--- begin Given information ---
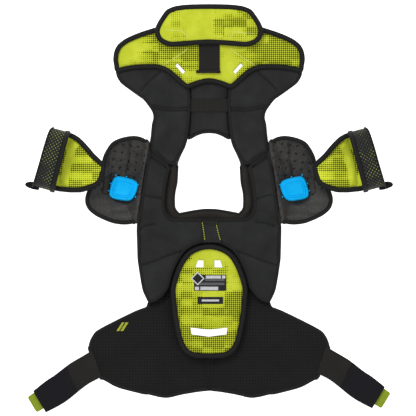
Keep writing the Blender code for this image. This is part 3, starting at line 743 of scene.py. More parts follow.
def inflate(piece, free, pressure, most):
    """Swells the free points of a closed mesh by cloth simulation, and moves none by more than most."""
    count = len(piece.data.vertices)
    before = np.zeros(count * 3)
    piece.data.vertices.foreach_get("co", before)
    before = before.reshape(-1, 3)
    pins = piece.vertex_groups.new(name="pins")
    pins.add([int(i) for i in np.flatnonzero(~free)], 1.0, "REPLACE")
    cloth = piece.modifiers.new("cloth", "CLOTH")
    cloth.settings.quality = 4
    cloth.settings.mass = 0.25
    cloth.settings.tension_stiffness = 12
    cloth.settings.compression_stiffness = 12
    cloth.settings.shear_stiffness = 6
    cloth.settings.bending_stiffness = 0.4
    cloth.settings.use_pressure = True
    cloth.settings.uniform_pressure_force = pressure
    cloth.settings.vertex_group_mass = "pins"
    cloth.settings.effector_weights.gravity = 0
    cloth.collision_settings.use_collision = False
    cloth.point_cache.frame_start = 1
    cloth.point_cache.frame_end = SIM_FRAMES
    for step in range(1, SIM_FRAMES + 1):
        bpy.context.scene.frame_set(step)
    grown = piece.evaluated_get(bpy.context.evaluated_depsgraph_get()).to_mesh()
    after = np.zeros(count * 3)
    grown.vertices.foreach_get("co", after)
    moved = after.reshape(-1, 3) - before
    piece.modifiers.remove(cloth)
    piece.vertex_groups.remove(pins)
    bpy.context.scene.frame_set(1)
    length = np.maximum(np.linalg.norm(moved, axis=1, keepdims=True), 1e-9)
    limit = most * MM
    moved *= limit * np.tanh(length / limit) / length
    piece.data.vertices.foreach_set("co", (before + moved).ravel())
    piece.data.update()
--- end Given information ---
* Exercise
Repeat the preceding lines exactly, please, every one of them.

* Right answer
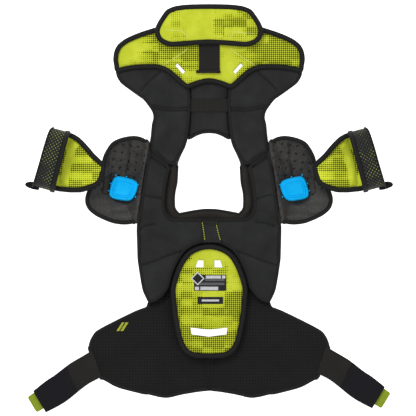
Keep writing the Blender code for this image. This is part 3, starting at line 743 of scene.py. More parts follow.
def inflate(piece, free, pressure, most):
    """Swells the free points of a closed mesh by cloth simulation, and moves none by more than most."""
    count = len(piece.data.vertices)
    before = np.zeros(count * 3)
    piece.data.vertices.foreach_get("co", before)
    before = before.reshape(-1, 3)
    pins = piece.vertex_groups.new(name="pins")
    pins.add([int(i) for i in np.flatnonzero(~free)], 1.0, "REPLACE")
    cloth = piece.modifiers.new("cloth", "CLOTH")
    cloth.settings.quality = 4
    cloth.settings.mass = 0.25
    cloth.settings.tension_stiffness = 12
    cloth.settings.compression_stiffness = 12
    cloth.settings.shear_stiffness = 6
    cloth.settings.bending_stiffness = 0.4
    cloth.settings.use_pressure = True
    cloth.settings.uniform_pressure_force = pressure
    cloth.settings.vertex_group_mass = "pins"
    cloth.settings.effector_weights.gravity = 0
    cloth.collision_settings.use_collision = False
    cloth.point_cache.frame_start = 1
    cloth.point_cache.frame_end = SIM_FRAMES
    for step in range(1, SIM_FRAMES + 1):
        bpy.context.scene.frame_set(step)
    grown = piece.evaluated_get(bpy.context.evaluated_depsgraph_get()).to_mesh()
    after = np.zeros(count * 3)
    grown.vertices.foreach_get("co", after)
    moved = after.reshape(-1, 3) - before
    piece.modifiers.remove(cloth)
    piece.vertex_groups.remove(pins)
    bpy.context.scene.frame_set(1)
    length = np.maximum(np.linalg.norm(moved, axis=1, keepdims=True), 1e-9)
    limit = most * MM
    moved *= limit * np.tanh(length / limit) / length
    piece.data.vertices.foreach_set("co", (before + moved).ravel())
    piece.data.update()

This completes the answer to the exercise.